Thirty years ago, My Left Foot reinvented Irish film
From the archive: Looking back at one of the greatest nights ever in Irish cinema
Brenda Fricker and Daniel Day-Lewis in Jim Sheridan’s 1989 film My Left Foot, based on the book by Christy Brown.
Tis the season to start thinking about what films will win which gongs. As awards season rumbles around at the dawn of next year, 2020 is also the 30th anniversary of one of the greatest nights ever in Irish cinema. Next March, we can reflect on what happened when an Irish film with a budget of under £2 million, My Left Foot, reinvented and reinvigorated Irish film.
In the arts section of The Irish Times on March 28th, 1990, a full page was dedicated to a remarkable night in Los Angeles at the Academy Awards. Michael Dwyer, the late Irish Times film journalist – the 10th anniversary of his death falls on New Year’s Day 2020 – was in the city reporting on the phenomenon that was this film.
“Irish film producer Noel Pearson was uncharacteristically muted as he made his way through the lobby of his West Hollywood hotel to the stretch limousine which was waiting to take him to his first Oscar ceremony,” one of Dwyer’s reports began. “‘I just wish it were over at this stage,’ he [Pearson] sighed, as he joined up with an equally subdued Jim Sheridan. Actress Brenda Fricker clearly was excited, and admitted she had put money on one of her rival nominees, Lena Olin.” Fricker was being tailed all day by a camera crew from Entertainment Tonight, who clearly felt she was in with more of a chance that she did.
“I don’t believe this,” Fricker said in her speech. Referring to Christy Brown’s mother, Fricker said, “Anyone who gives birth 22 times deserves one of these . . . I’m taking this very proudly back to Ireland.”
Dwyer wrote about Pearson perched on an aisle seat four rows away from the stage, his clothes soaked with perspiration as My Left Foot lost out in the best adapted screenplay and best director categories. Then Jodie Foster came on stage, and announced Daniel Day-Lewis had won a second Oscar for the film. “You’ve just provided me with the makings of one hell of a weekend in Dublin,” Day-Lewis said.
The My Left Foot winners, director and producer and others went on to the Beverly Hills Hotel. Ken Branagh, Steven Soderbergh (nominated for Sex, Lies and Videotape that year), and Michael Moore turned up “along with what seemed to be every Irish person who was in Los Angeles on the night,” Dwyer wrote, “including singers Bono and Bob Geldof”. The party continued at Irishman Billy Gaff’s house in Beverly Hills, where champagne flowed and partiers ate smoked salmon and Irish stew by the swimming pool.
Dwyer also wrote about the triumph of low-budget independent productions over the Hollywood studio blockbuster machine that year.
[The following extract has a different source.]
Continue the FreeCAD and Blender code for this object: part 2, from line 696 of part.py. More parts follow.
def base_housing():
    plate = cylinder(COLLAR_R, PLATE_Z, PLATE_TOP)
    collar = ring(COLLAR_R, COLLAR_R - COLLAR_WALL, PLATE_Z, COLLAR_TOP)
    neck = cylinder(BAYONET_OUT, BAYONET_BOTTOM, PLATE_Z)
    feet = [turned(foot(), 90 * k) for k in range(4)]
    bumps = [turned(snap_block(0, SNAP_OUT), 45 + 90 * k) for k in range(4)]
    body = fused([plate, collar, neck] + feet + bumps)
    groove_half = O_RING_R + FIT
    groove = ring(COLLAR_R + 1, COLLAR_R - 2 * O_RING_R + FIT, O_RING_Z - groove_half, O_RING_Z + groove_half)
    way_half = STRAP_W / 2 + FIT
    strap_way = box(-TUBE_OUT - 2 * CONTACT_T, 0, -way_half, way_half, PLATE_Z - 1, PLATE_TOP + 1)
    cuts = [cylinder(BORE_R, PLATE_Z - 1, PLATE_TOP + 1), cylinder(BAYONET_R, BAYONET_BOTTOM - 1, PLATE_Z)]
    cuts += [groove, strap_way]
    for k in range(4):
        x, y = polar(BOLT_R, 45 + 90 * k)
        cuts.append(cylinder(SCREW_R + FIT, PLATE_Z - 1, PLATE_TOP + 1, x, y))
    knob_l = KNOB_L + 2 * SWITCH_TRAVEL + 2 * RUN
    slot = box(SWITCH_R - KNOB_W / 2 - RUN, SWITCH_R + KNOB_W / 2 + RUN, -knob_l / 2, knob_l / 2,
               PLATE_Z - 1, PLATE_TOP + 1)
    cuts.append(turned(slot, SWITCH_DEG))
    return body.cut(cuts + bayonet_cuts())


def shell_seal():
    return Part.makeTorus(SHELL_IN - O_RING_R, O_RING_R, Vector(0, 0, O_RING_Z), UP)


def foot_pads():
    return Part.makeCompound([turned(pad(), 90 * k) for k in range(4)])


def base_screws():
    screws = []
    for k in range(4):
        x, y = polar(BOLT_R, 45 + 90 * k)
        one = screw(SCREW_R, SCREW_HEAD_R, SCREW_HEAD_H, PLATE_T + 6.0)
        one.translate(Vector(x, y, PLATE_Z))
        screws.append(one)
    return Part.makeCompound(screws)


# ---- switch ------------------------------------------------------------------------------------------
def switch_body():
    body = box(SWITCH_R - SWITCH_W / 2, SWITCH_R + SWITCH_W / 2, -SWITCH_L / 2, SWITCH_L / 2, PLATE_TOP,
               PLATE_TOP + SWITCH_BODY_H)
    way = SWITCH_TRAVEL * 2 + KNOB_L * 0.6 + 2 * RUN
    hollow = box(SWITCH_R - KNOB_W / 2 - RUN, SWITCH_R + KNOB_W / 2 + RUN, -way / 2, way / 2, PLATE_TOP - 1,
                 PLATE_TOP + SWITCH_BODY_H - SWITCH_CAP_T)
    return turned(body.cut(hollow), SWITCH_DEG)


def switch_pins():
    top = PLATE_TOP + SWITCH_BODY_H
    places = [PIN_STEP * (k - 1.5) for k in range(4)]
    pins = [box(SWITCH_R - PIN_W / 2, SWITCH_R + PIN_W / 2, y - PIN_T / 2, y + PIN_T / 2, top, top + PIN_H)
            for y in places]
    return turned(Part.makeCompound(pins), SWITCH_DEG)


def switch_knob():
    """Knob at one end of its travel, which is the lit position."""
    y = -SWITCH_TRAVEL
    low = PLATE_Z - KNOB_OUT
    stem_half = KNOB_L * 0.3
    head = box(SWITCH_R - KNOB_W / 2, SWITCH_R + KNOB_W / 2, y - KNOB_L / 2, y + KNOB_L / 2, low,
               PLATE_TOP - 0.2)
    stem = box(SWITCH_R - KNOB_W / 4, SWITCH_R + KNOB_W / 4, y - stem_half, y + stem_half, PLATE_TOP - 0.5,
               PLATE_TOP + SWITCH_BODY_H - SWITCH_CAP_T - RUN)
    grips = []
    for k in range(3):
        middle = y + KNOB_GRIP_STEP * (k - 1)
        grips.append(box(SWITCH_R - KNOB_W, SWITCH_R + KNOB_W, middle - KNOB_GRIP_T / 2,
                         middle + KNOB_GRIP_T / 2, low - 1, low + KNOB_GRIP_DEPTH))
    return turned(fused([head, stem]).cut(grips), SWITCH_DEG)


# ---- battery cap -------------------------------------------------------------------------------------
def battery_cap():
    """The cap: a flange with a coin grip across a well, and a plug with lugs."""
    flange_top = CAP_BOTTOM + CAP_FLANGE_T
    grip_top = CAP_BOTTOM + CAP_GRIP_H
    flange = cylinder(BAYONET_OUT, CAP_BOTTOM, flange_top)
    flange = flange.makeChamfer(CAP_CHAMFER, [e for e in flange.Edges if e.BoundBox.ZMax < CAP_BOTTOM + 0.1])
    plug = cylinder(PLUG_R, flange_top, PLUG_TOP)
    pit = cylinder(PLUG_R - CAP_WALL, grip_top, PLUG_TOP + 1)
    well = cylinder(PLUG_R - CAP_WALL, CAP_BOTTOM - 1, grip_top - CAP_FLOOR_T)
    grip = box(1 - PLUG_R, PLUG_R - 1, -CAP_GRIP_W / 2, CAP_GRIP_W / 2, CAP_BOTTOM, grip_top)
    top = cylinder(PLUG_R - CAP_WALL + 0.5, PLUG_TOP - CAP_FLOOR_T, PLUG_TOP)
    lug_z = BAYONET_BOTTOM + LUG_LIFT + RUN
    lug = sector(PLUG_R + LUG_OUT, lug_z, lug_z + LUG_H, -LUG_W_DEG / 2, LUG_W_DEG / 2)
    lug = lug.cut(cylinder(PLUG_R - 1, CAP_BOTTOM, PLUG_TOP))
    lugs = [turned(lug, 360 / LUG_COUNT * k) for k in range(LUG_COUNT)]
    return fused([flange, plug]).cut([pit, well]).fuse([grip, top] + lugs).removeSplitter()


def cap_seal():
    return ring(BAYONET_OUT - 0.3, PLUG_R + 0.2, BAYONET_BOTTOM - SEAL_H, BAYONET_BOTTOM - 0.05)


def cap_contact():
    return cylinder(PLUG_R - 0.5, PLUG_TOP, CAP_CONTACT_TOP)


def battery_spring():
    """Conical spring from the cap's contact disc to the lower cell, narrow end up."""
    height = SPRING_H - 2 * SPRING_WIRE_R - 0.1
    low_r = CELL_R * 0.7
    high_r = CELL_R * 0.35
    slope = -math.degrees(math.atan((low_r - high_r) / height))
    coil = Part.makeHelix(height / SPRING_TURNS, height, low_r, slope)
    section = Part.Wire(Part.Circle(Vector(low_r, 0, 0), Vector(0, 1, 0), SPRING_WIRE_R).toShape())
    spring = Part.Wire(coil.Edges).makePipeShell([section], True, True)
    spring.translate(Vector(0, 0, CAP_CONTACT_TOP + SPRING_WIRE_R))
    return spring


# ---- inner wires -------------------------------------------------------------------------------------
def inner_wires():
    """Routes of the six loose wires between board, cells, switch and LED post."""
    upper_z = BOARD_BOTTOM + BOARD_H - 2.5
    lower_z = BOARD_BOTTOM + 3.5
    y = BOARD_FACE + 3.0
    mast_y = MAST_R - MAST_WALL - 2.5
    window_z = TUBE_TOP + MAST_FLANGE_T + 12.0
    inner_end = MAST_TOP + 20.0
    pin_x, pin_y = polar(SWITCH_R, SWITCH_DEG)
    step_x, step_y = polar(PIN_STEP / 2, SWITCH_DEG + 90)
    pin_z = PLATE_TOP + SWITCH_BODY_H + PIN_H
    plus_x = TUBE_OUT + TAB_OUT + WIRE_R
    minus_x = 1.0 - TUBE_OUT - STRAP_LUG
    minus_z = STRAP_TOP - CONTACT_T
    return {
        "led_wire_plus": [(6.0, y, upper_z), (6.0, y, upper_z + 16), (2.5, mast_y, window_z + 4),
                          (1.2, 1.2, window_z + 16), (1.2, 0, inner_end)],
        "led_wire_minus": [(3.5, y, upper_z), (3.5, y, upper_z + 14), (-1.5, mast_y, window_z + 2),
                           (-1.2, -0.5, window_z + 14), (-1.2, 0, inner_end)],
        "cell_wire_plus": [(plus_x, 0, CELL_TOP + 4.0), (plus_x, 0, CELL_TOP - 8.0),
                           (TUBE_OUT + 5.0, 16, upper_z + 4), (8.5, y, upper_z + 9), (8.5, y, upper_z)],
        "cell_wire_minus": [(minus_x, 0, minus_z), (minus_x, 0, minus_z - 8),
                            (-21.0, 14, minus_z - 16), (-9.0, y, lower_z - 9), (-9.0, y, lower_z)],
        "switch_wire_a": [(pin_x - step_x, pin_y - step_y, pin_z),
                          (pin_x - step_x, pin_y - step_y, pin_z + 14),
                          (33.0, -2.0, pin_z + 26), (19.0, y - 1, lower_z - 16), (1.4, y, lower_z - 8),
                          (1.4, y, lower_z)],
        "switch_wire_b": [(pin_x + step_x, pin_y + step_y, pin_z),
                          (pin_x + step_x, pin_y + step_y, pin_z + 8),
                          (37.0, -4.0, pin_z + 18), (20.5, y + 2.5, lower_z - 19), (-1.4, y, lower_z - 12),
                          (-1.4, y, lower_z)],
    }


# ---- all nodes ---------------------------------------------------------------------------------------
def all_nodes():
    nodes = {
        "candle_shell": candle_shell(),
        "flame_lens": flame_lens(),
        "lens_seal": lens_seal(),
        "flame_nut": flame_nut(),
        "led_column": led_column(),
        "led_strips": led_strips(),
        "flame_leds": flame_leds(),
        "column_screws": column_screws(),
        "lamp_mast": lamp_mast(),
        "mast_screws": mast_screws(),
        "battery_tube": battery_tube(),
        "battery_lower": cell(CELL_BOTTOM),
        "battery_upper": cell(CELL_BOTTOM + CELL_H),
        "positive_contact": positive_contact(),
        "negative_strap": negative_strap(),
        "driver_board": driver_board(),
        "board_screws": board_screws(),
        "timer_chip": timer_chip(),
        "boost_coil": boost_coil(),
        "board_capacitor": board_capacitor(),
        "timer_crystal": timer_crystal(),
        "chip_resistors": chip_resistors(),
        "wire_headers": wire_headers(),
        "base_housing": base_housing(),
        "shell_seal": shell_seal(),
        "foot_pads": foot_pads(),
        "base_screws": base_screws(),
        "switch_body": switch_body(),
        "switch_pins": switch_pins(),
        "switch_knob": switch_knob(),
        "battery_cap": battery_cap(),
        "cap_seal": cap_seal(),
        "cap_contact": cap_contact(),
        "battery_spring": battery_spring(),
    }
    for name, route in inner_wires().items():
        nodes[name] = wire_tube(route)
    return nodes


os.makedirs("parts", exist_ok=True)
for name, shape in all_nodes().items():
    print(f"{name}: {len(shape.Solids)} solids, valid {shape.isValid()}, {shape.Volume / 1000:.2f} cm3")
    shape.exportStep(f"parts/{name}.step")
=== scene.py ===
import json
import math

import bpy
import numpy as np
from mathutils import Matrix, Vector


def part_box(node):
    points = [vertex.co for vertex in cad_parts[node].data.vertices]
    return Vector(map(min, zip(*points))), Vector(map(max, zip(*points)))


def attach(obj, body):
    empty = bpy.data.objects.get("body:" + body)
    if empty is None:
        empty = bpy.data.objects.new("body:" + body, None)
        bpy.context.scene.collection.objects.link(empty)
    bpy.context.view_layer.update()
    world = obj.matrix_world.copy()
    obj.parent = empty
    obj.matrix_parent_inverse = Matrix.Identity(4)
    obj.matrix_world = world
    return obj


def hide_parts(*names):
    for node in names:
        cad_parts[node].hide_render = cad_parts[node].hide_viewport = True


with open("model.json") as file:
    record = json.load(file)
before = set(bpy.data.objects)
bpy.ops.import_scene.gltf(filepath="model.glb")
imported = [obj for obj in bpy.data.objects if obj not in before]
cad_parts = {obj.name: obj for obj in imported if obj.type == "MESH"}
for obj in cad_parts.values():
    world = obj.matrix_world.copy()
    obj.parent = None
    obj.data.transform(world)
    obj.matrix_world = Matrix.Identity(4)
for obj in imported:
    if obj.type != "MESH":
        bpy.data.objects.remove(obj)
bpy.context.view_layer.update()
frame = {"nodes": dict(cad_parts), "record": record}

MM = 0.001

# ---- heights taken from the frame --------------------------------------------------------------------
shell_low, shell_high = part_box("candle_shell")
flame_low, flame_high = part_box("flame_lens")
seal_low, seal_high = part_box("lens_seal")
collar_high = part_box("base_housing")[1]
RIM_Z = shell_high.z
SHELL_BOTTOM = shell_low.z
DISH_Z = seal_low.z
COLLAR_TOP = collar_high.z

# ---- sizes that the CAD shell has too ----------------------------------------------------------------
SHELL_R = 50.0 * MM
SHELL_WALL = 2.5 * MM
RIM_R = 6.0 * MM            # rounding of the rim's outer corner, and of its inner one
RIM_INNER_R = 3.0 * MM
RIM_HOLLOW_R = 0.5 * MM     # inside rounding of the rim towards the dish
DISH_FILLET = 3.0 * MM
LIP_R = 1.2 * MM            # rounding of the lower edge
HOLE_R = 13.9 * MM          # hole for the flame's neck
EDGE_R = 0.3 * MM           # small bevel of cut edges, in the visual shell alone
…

Blockbusters including Born on the Fourth of July and Indiana Jones and the Last Crusade underperformed at the ceremony, with smaller films including Driving Miss Daisy, Dead Poets Society, Cinema Paradiso and My Left Foot winning.
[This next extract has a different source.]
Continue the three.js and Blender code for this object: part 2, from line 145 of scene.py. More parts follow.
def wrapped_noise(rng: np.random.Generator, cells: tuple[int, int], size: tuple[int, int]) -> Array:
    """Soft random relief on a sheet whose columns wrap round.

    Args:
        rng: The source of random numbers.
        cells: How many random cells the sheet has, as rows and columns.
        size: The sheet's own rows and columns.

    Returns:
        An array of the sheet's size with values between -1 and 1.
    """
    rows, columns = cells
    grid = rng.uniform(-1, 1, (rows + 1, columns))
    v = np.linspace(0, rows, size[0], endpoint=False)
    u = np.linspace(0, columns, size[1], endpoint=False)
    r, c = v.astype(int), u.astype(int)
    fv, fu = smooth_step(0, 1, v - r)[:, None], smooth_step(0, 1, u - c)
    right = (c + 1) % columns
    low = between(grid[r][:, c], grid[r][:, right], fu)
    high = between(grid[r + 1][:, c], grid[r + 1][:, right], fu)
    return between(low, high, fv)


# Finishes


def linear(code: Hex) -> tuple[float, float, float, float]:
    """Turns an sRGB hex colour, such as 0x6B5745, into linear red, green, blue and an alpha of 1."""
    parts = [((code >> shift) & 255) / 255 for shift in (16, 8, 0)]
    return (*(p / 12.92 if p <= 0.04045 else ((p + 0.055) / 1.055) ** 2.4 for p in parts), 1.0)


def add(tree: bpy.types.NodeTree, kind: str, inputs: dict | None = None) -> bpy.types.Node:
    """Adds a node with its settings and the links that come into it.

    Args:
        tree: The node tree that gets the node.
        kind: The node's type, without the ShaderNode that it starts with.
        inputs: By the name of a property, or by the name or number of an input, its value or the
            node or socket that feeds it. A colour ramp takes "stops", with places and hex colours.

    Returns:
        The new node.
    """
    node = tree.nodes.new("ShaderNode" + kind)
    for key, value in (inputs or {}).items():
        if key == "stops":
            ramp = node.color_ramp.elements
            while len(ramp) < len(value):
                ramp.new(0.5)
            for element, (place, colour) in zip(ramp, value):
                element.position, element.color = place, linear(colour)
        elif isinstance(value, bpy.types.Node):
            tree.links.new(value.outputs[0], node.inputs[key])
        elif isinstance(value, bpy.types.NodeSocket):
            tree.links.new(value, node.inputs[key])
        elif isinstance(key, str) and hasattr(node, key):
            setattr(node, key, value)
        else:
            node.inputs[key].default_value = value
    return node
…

Another happy cast member was the then-teenager Hugh O’Conor, who played the younger Christy Brown in the film. O’Conor went on to become an acclaimed actor, photographer and director of music videos, commercials and short films, and recently released his feature-length directorial debut, Metal Heart. O’Conor stayed up late to watch the ceremony, waking his father as Fricker and Day-Lewis won.
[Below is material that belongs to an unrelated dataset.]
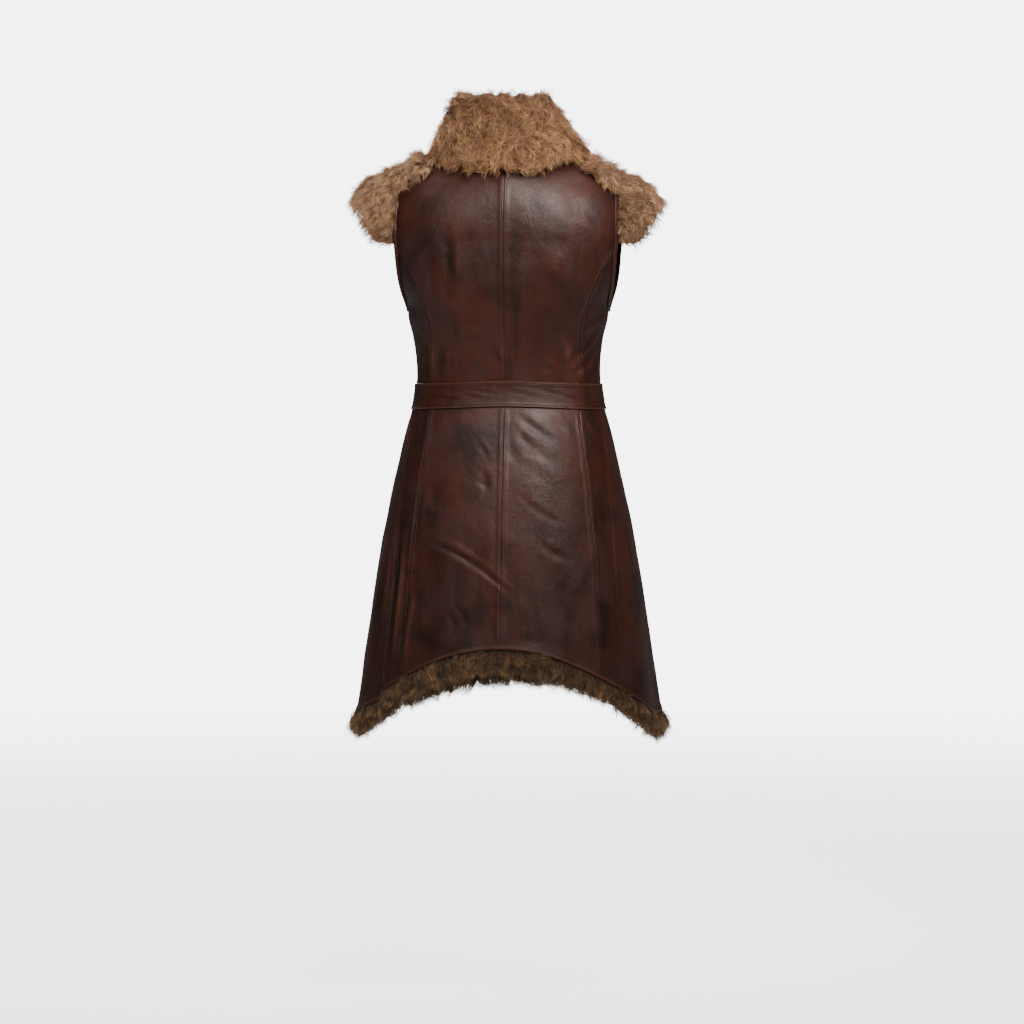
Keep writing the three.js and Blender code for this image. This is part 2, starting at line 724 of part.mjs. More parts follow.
// The outline of the collar at one place on the neckline: up the stand, over the roll and
// down the fall, then back up inside it.
function collarOutline(turned, sign) {
  const value = (column) => read(collarFrames, "angle", column, turned);
  const direction = new THREE.Vector3(Math.sin(turned * degrees), Math.cos(turned * degrees), 0);
  const depth = direction.y > 0 ? neckline.back : neckline.front;
  const reach = 1 / Math.hypot(direction.x / neckline.side, direction.y / depth);
  const seam = direction.clone().multiplyScalar(reach);
  seam.z = shoulderHeight(seam.x, seam.y) + 2 * collarClear;
  const roll = seam.clone().addScaledVector(direction, value("lean"));
  roll.z += value("stand");
  const back = value("edgeDown") >= 0 ? 1 : -1;
  const level = -Math.abs(value("edgeDown"));
  const angle = angleOf(level, Math.max(0.01, value("edgeX")), back);
  const edge = coatPoint(angle, level);
  const normal = coatNormal(angle, level);
  const fall = edge.clone().sub(roll).normalize();
  const place = (base, out, up) => {
    const point = base.clone().addScaledVector(direction, out);
    point.z += up;
    return point;
  };
  const between = (t) => seam.clone().lerp(roll, t);
  const outline = [
    place(seam, -9, 0.3),
    place(between(0.5), -11, 0),
    place(roll, -15, -12),
    place(roll, -4, 0),
    place(roll, 9, -2),
    place(roll, 22, -18),
    place(roll.clone().lerp(edge, 0.6), 12, 0).addScaledVector(normal, 14),
    place(edge, 10, 0).addScaledVector(normal, 20),
    edge.clone().addScaledVector(normal, 9).addScaledVector(fall, 5),
    edge.clone().addScaledVector(normal, collarClear),
    place(between(0.42), 16, 0),
    place(seam, 11, 0.3),
  ];
  return outline.map((point) => new THREE.Vector3(point.x * sign, point.y, point.z));
}

function addCollar() {
  const end = collarFrames.at(-1).angle;
  const steps = 14;
  const half = (sign) => {
    const outlines = [];
    for (let i = 1; i <= steps; i += 1) outlines.push(collarOutline((end * i) / steps, sign));
    const last = outlines.at(-1);
    const middle = last.reduce((sum, p) => sum.add(p), new THREE.Vector3()).divideScalar(last.length);
    const onward = new THREE.Vector3(collarEnd.across * sign, collarEnd.forward, collarEnd.up);
    outlines.push(last.map((point) => point.clone().lerp(middle, collarEnd.taper).add(onward)));
    return outlines;
  };
  const outlines = [...half(-1).reverse(), collarOutline(0, 1), ...half(1)];
  addPiece("fur_collar", finish.collar, sweep(outlines));
}

export default coat;
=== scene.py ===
import json
import math

import bpy
import numpy as np
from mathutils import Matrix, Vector

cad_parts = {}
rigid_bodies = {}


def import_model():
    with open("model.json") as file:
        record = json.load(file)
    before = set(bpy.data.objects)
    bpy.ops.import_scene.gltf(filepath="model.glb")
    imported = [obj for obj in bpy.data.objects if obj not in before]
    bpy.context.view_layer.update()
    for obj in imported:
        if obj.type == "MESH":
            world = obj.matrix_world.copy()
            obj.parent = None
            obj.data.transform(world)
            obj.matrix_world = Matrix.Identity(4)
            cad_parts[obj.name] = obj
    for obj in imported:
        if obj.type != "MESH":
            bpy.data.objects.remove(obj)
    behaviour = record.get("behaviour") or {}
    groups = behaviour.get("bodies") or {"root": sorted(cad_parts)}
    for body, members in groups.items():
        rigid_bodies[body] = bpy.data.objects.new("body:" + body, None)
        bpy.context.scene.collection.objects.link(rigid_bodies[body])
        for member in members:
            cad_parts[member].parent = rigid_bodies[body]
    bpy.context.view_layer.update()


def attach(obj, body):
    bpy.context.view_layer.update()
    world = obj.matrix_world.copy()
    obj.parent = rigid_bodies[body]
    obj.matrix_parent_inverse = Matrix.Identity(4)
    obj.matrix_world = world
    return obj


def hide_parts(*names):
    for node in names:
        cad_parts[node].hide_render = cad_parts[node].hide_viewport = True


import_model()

# A leather coat without sleeves, with fur at the collar, shoulders and hem.
# Forms are worked out in millimetres and brought to metres when a mesh is made.
mm = 0.001
degree = math.pi / 180

coat = {
    "roll": -140,  # above this the cloth turns over the shoulders
    "princessTop": -156,
    "underarm": -262,
    "waistSeam": -424,
    "hemBack": -888,
    "hemSide": -1015,
    "hemFront": -938,
    "hemPower": 2.1,  # how sharply the hem falls to its side points
    "skirtStart": -476,  # below this a skirt row closes in on the hem
    "skirtLong": 480,
    "seamGap": -0.1,  # panels meet with a little overlap
    "hide": 1.6,  # thickness of the leather
    "neckX": 75,
    "neckZ": 22,
    "tipX": 207,
    "slope": 0.36,
    "neckBack": 60,
    "neckFront": 100,
    "cell": 5.5,  # size of the mesh's cells
}

# Height, half width, depth to the back, depth to the front, squareness.
sections = np.array([
    (-1120, 299, 219, 209, 2.3),
    (-1020, 284, 209, 199, 2.3),
    (-900, 267, 195, 182, 2.3),
    (-800, 252, 181, 167, 2.3),
    (-700, 236, 165, 151, 2.3),
    (-600, 216, 145, 133, 2.3),
    (-520, 198, 125, 121, 2.3),
    (-480, 188, 112, 115, 2.3),
    (-448, 178, 101, 111, 2.3),
    (-424, 174, 96, 109, 2.3),
    (-400, 171, 94, 109, 2.3),
    (-360, 171, 98, 112, 2.3),
    (-316, 177, 108, 118, 2.35),
    (-288, 184, 115, 121, 2.4),
    (-262, 188, 121, 123, 2.45),
    (-225, 203, 125, 123, 2.65),
    (-190, 212, 127, 119, 2.8),
    (-140, 218, 124, 106, 3),
], float)

# Height, and distance of the long back seam from the centre.
princessSeam = np.array([
    (-1020, 186), (-900, 180), (-805, 174), (-716, 168), (-600, 157), (-520, 146), (-456, 138),
    (-394, 139), (-350, 136), (-312, 137), (-279, 142), (-254, 152), (-225, 165), (-190, 181),
    (-156, 202),
], float)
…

At the time, Day-Lewis was relatively unknown in the United States, having worked on My Beautiful Laundrette and The Unbearable Lightness of Being, but his buzz was building. “His chameleon temperament, commitment and obsession were also evident in My Left Foot when he refused to step out of character, even during meal breaks,” The Irish Times reported. “He spent weeks at the cerebral palsy clinic in Sandymount preparing for his role, and started researching for weeks before the money to make the film was raised.”
Irish Film Board
Fricker’s father, Des, was also pictured in the newspaper, with his daughter Gráinne and granddaughter Billie. Three years previously, the Irish Film Board had been abolished. “Government and institutional support for the film industry in Ireland has been all but non-existent,” the Irish Times media correspondent at the time, Ronan Foster, wrote. “Before the board was established in 1981, there had been a gap of 45 years since the production of an Irish feature film.”
The former chairman of the film board, Muiris Mac Conghail, failed to forecast what would become of Irish film, saying at the time that Irish films “have never been central to Irish culture” and “he does still not see the day when an Irish film will be made in Ireland with Irish money”. The Irish Film Board, now Screen Ireland/Fís Éireann, was re-established in 1993.